Auction House

Auction: Evening Sale - Contemporary Art

27. November 2023, 7:00 pm

Object overview
Object

0040

Rudolf Hausner*

(Wien 1914 - 1995 Wien)

„"Adam, der ungeliebte Sohn" - Allégorie réelle“
1979-84
paper on Novopan board, acrylic, resin oil varnish; framed
230 x 260 cm
signed and dated on the lower left: R. Hausner 1979-84

Provenance

1985 directly from the artist;
since then private property, Austria

Exhibition

1984 shown for the first time in the Marble Hall of the Upper Belvedere, Österreichische Galerie Belvedere, Vienna;
April 1986 - June 1987, permanent loan to the Österreichische Galerie Belvedere, Vienna;
July - August 1987, Hausner Festival Exhibition in the Music Pavilion of the Mirabell Gardens, Salzburg;
September - December 1987, Europalia exhibition, Brussels;
November 1989 - January 1990, "Rudolf Hausner. Dem Andenken Sigmund Freuds", Österreichische Galerie Belvedere, Vienna. On the occasion of the 75th birthday of Rudolf Hausner;
May - July 1990, "DIE PHANTASTEN" Retrospective of the Viennese School of Fantastic Realism with works by Brauer, Fuchs, Hausner, Hutter, Lehmden. Künstlerhaus, Vienna; March - May 1991, Museum der bildenden Künste, Leipzig;
December 1994 - February 1995, Museum der Stadt Wien, on the occasion of the 80th birthday of Rudolf Hausner.

Literature

Hans Holländer, edition Volker Huber (ed.), Hausner. Offenbach am Main 1985, ill. p. 219-225, p. 270, cat.-no. 119;
Walter Schurian (ed.) „Ich, Adam“, Rudolf Hausner. Munich 1987, ill. p. 110, p. 134-135; text by Rudolf Hausner p. 133 – 136; catalogue raisonné by Walter Schurian p. 141-145;
Christine Donath (ed.) „Rudolf Hausner“ Hubert Adolph, Otto Breicha, Friedrich Hacker, Rudolf Hausner, Vienna 1989, ill. 21;
Gesellschaft bildender Künstler (ed.) „Die Phantasten“, exhibition catalogue, Vienna 1990, p. 223, p. 348;
Walter Schurian, edition Volker Huber (ed.), „Hausner 1982-1994“. Offenbach am Main, October 1994, p. 44, p. 272, cat.-no. 119; 196th special exhibition - Historisches Museum der Stadt Wien, Dezember 1994, p. 122, ill. 62.

Estimate: € 250.000 - 500.000
Auction is closed.

“There are painters who paint their way from one motif to another.

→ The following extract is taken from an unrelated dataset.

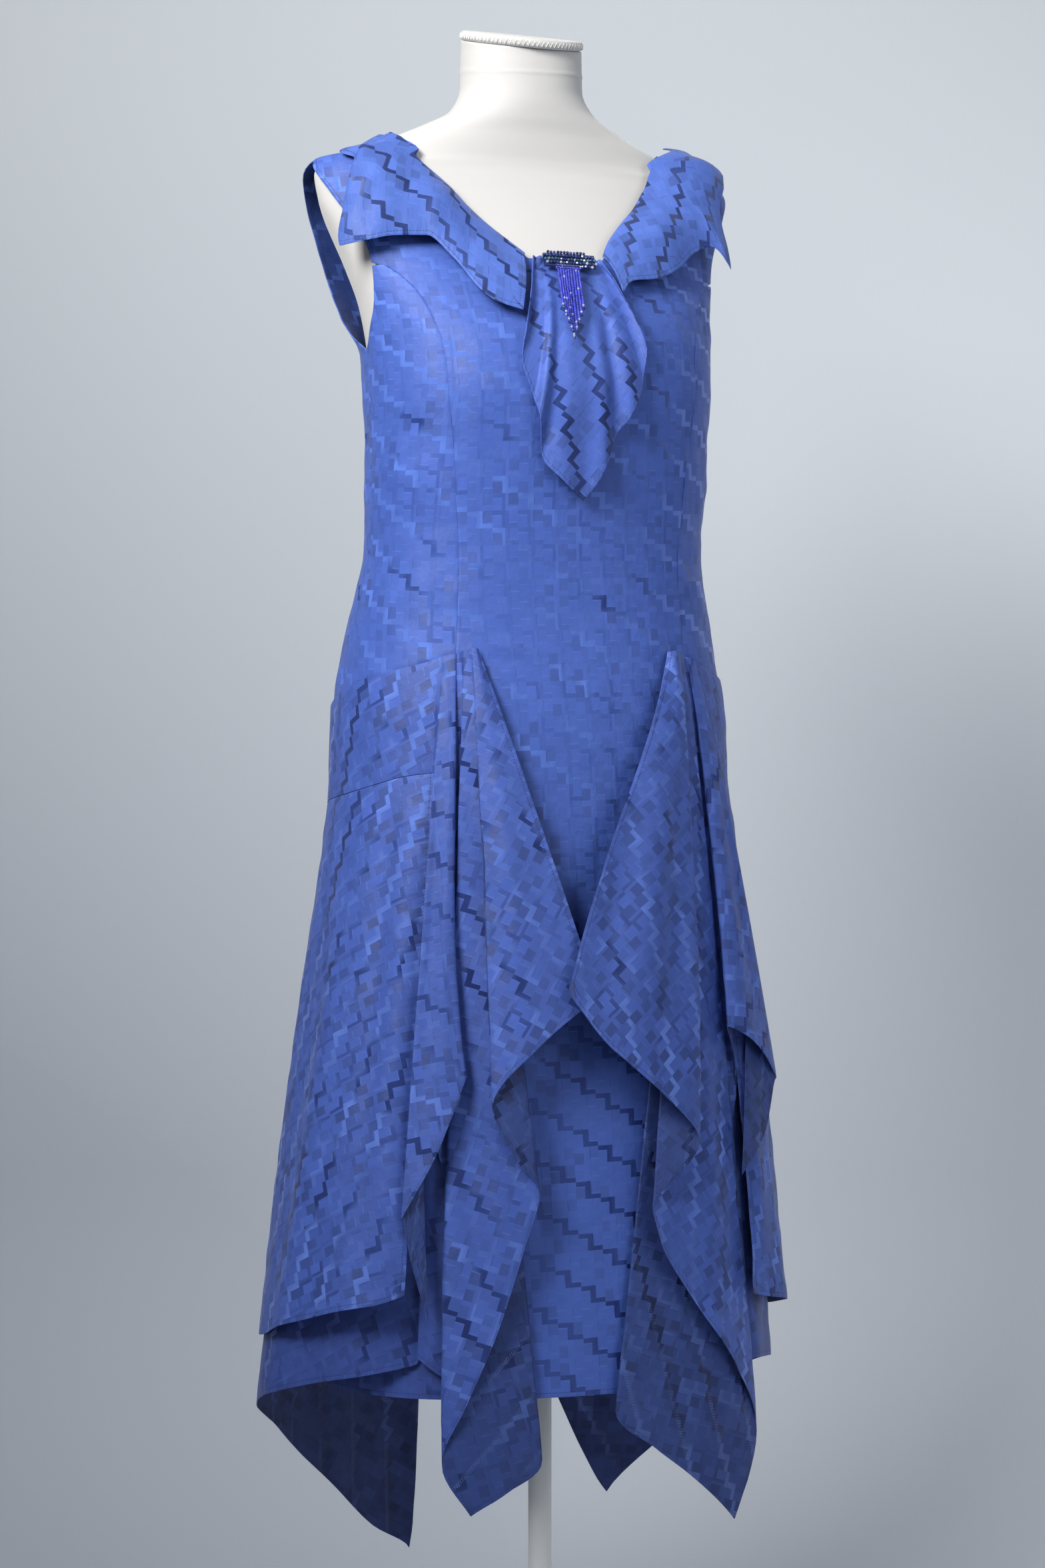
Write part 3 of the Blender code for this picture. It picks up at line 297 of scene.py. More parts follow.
def runLengths(points, axis):              # running length along the rows (1) or columns (0)
    steps = np.linalg.norm(np.diff(points, axis=axis), axis=-1)
    start = np.zeros_like(np.take(steps, [0], axis=axis))
    return np.concatenate([start, np.cumsum(steps, axis=axis)], axis=axis)


def hungPlace(side, seam, hem, sway, v):   # seam and hem are (angle, height, lift in mm)
    swing = hem[0] + sway * np.sin(np.pi * v)
    top = onSide(side, seam[0], seam[1], seam[2] * mm)
    foot = onSide(side, swing, hem[1], hem[2] * mm)
    straight = top + (foot - top) * v[..., None]
    lift = mix(seam[2], hem[2], v) * mm
    angle = side * mix(seam[0], swing, v)
    for _ in range(3):
        here = onBody(angle, straight[..., 2], lift)
        degree = onBody(angle + 1.0, straight[..., 2], lift) - here
        angle = angle + ((straight - here) * degree).sum(-1) / (degree ** 2).sum(-1)
    return angle, straight[..., 2], lift


def hungLines(rows, corners, seam, side):
    seamAngle, seamLift, sway = (alongLines(rows, k) for k in (1, 2, 3))
    hemAngle, hemLift = (alongLines(rows, k) for k in (4, 5))
    hemHeight = alongLines(rows, 6, corners)

    def place(u, v):
        u, v = np.broadcast_arrays(np.asarray(u, float), np.asarray(v, float))
        top = (seamAngle(u), seam(seamAngle(u)) - dress["seamGap"], seamLift(u))
        return hungPlace(side, top, (hemAngle(u), hemHeight(u), hemLift(u)), sway(u), v)

    return place


# Flat lay of a hanging sheet: each line keeps its length, and neighbours open like a fan
def flatLay(points, grain, sense=1.0):
    lengths = runLengths(points, 0)
    columns = lengths.shape[1]
    base = np.zeros((columns, 2))
    turn = np.zeros(columns)
    for i in range(1, columns):
        reach = min(lengths[-1, i - 1], lengths[-1, i])
        ends = []
        for k in (i - 1, i):
            ends.append([np.interp(reach, lengths[:, k], points[:, k, axis]) for axis in range(3)])
        low = math.dist(*ends)
        high = float(np.linalg.norm(points[0, i] - points[0, i - 1]))
        opening = (low - high) / reach
        turn[i] = turn[i - 1] + opening
        middle = turn[i - 1] + opening / 2
        base[i] = base[i - 1] + high * np.array([math.cos(middle), math.sin(middle)])
    across = base[None, :, 0] + lengths * np.sin(turn)[None, :]
    down = base[None, :, 1] - lengths * np.cos(turn)[None, :]
    return turned(np.stack([across * sense, down], axis=-1), grain)


def turned(flat, grain, offset=(0.0, 0.0)):
    cosine, sine = math.cos(math.radians(grain)), math.sin(math.radians(grain))
    x = flat[..., 0] * cosine - flat[..., 1] * sine + offset[0]
    y = flat[..., 0] * sine + flat[..., 1] * cosine + offset[1]
    return np.stack([x, y], axis=-1)


def hemLay(points, edges):                 # (run along the nearest hem, distance in from it)
    far = 0.2
    best = np.full(points.shape[:2], far)
    run = np.zeros(points.shape[:2])
    across = runLengths(points, 1)
    down = runLengths(points, 0)
    choices = {
        "low": (down[-1:] - down, across[-1:] + 0 * down),
        "high": (down, across[:1] + 0 * down),
        "first": (across, down[:, :1] + 0 * across),
        "last": (across[:, -1:] - across, down[:, -1:] + 0 * across),
    }
    for edge in edges:
        distance, along = choices[edge]
        nearer = distance < best
        best = np.where(nearer, distance, best)
        run = np.where(nearer, along, run)
    return np.stack([run, best], axis=-1)


def gridNormals(points):
    across = np.gradient(points, axis=1)
    down = np.gradient(points, axis=0)
    normals = np.cross(across, down)
    sizes = np.linalg.norm(normals, axis=-1, keepdims=True)
    return normals / np.maximum(sizes, 1e-12)


# Soft creases, each (u, v, u, v, width mm, depth mm) from one place on the sheet to another, and a
# faint unevenness. held is 0 along the edges that stay where they are.
def creased(points, flat, creases, ripple, outwardColumn=0, held=1.0):
    rows, columns = points.shape[:2]
    height = np.zeros((rows, columns))
    for uStart, vStart, uEnd, vEnd, width, depth in creases:
        ends = []
        for u, v in ((uStart, vStart), (uEnd, vEnd)):
            i = int(round(np.clip(u, 0, 1) * (columns - 1)))
            j = int(round(np.clip(v, 0, 1) * (rows - 1)))
            ends.append(flat[j, i])
        line = ends[1] - ends[0]
        size = float(line @ line) or 1e-9
        t = np.clip(((flat - ends[0]) @ line) / size, 0.0, 1.0)
        away = np.linalg.norm(flat - ends[0] - t[..., None] * line, axis=-1)
        soft = np.exp(-(away / (width * mm)) ** 2)
        height += depth * mm * soft * (0.25 + 0.75 * np.sin(np.pi * np.clip(t, 0.02, 0.98)))
    x, y = flat[..., 0], flat[..., 1]
    waves = np.sin(97 * x + 31 * y + 1.3) * np.sin(53 * y - 29 * x + 0.4)
    waves += 0.6 * np.sin(171 * x - 83 * y + 2.1) * np.sin(149 * y + 61 * x)
    height += ripple * mm * waves
    normals = gridNormals(points)
    sample = points[:, outwardColumn]
    away = np.stack([sample[:, 0], sample[:, 1] - sideLine(sample[:, 2])], axis=-1)
    if (normals[:, outwardColumn, :2] * away).sum() < 0:
        normals = -normals
    return points + normals * (height * held)[..., None]


# A new object that rides the root and takes the place of a node of the frame, where one is named
def addPiece(name, mesh, node=None):
    piece = bpy.data.objects.new(name, mesh)
    bpy.context.scene.collection.objects.link(piece)
    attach(piece, "root")
    if node:
        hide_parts(node)
    return piece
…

That’s not my world. I’ m an excavator. I started digging with Hausner – that is who I discovered, found, that is who forced himself on me. I have no other motif.” (Walter Schurian, Hausner. Neue Bilder 1982-1994, (“Hausner. New Pictures 1982-1994”), Offenbach am Main, 1994, p. 20) This statement explains the birth of Adam, the artist’s alter ego, who appears in almost all of his paintings, including the “Leonardo Cycle”, which is an essential component of in Hausner’s painting cosmos. In this version, we see two images of Leonardo da Vinci’s “Last Supper” on a piece of fragile scaffolding, stacked one on top of the other behind a massive piece of arcaded architecture. At the top, a baby is lying in the arms of Christ: the artist himself, as a newborn infant. Further down, the panel mutates into a billiard table where Adam, as a child in sailor’s garb, is playing against the apostles. In front of it, two grown doubles of Adam are engaged in a boxing match. In the foreground, at the centre of the brick building, gazing at the viewer with a mild smile, is the artist’s muse, his second wife Anne as Anima-Eva. In order to be able to show the woman’s navel in the picture, the artist has increased the originally planned size of the picture by adding a wooden slat at the bottom.

In her right hand she holds a spool of thread crowned by the planet Saturn: a recurring symbol with biographical content. As a child, Rudolf Hausner, who grew up in rather poor circumstances, played with the empty spools of thread belonging to his mother, who had to earn extra money as a seamstress. In the background, a landscape illuminated by an imposing evening sky: on the right, the view across the Danube Canal to Kahlenberg, on the left, the view from Rögergasse in Vienna-Alsergrund, where Rudolf Hausner spent his childhood, to the Votivkirche. “Like a sponge, the Leonardo motif soaks up the life story” of the artist, symbols are presented like archaeological finds, “forgotten scenes of life” rediscovered. Rudolf Hausner deviates “from a customary homage and deepens it” simultaneously to create a “pictorial avowal of his individuation process.” (Schurian, p. 39 f.)